The Application of Multi-Parameter Radar in GPM Ground Validation

Global Precipitation Measurement Mission (GPM) precipitation retrieval algorithms require quantitative multi-scale descriptions of naturally-occurring liquid and frozen precipitation and its spatial variability. Here, ground-based polarimetric and multi-frequency radars serve the basic function of bridging relative point observations of precipitation provided by instruments such as rain gauges and disdrometers to expanded domains that reach into the vertical column and across scales and regions more appropriate to the fields of view associated with satellite remote sensing. Alternatively, NASA Airborne radars serve as satellite simulators, sampling from a similar downward-looking vantage point and using frequencies similar to that flown on the GPM Core satellite.

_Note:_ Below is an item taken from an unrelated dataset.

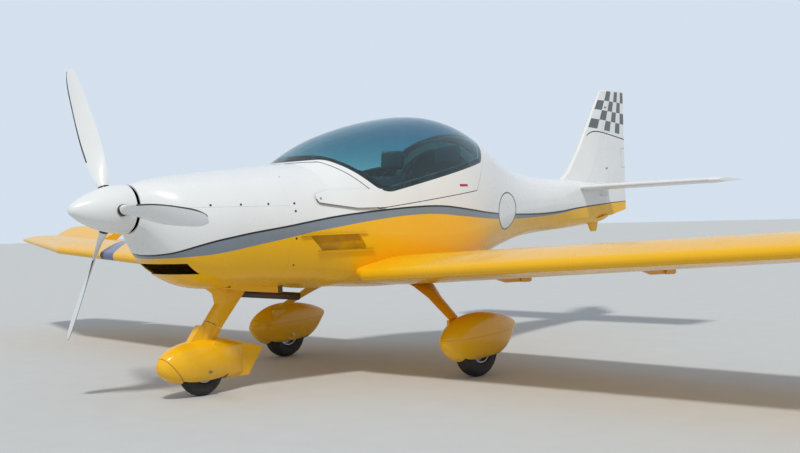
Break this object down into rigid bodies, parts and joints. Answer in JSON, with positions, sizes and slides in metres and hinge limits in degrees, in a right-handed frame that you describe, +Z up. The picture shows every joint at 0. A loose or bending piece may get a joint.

Of particular interest are distributed polarimetric and/or multi-frequency radar observations that can be used to quantify the intrinsic characteristics of precipitation such as gamma drop size distribution parameters (e.g., R, Zku, Zka, Nw, mu, Dm), hydrometeor phase (e.g., rain, snow, mix), water contents, precipitation rate, and precipitation class (convective/stratiform). These observations are often collected at high space/time resolution in both the horizontal (PPI) and vertical (RHI) dimensions. Observation of these parameters can be tied to a description of the precipitation process, multi-dimensional coupling of that process to spatial variability along and across individual to multiple GPM instrument rays/pixels. Thus in addition to providing an appropriate source for direct validation of GPM products, GV radar datasets can be applied to GPM radar retrieval algorithm challenges such as identification of hydrometeor phase, path integrated attenuation, and non-uniform beam filling- all of which can significantly impact estimation uncertainties in precipitation rate. In this study we summarize the use of multi-parameter ground and airborne radars in GPM field measurements for different meteorological regimes. Select results will be presented, ranging in scale from individual case approaches to continental scale radar applications in GPM validation.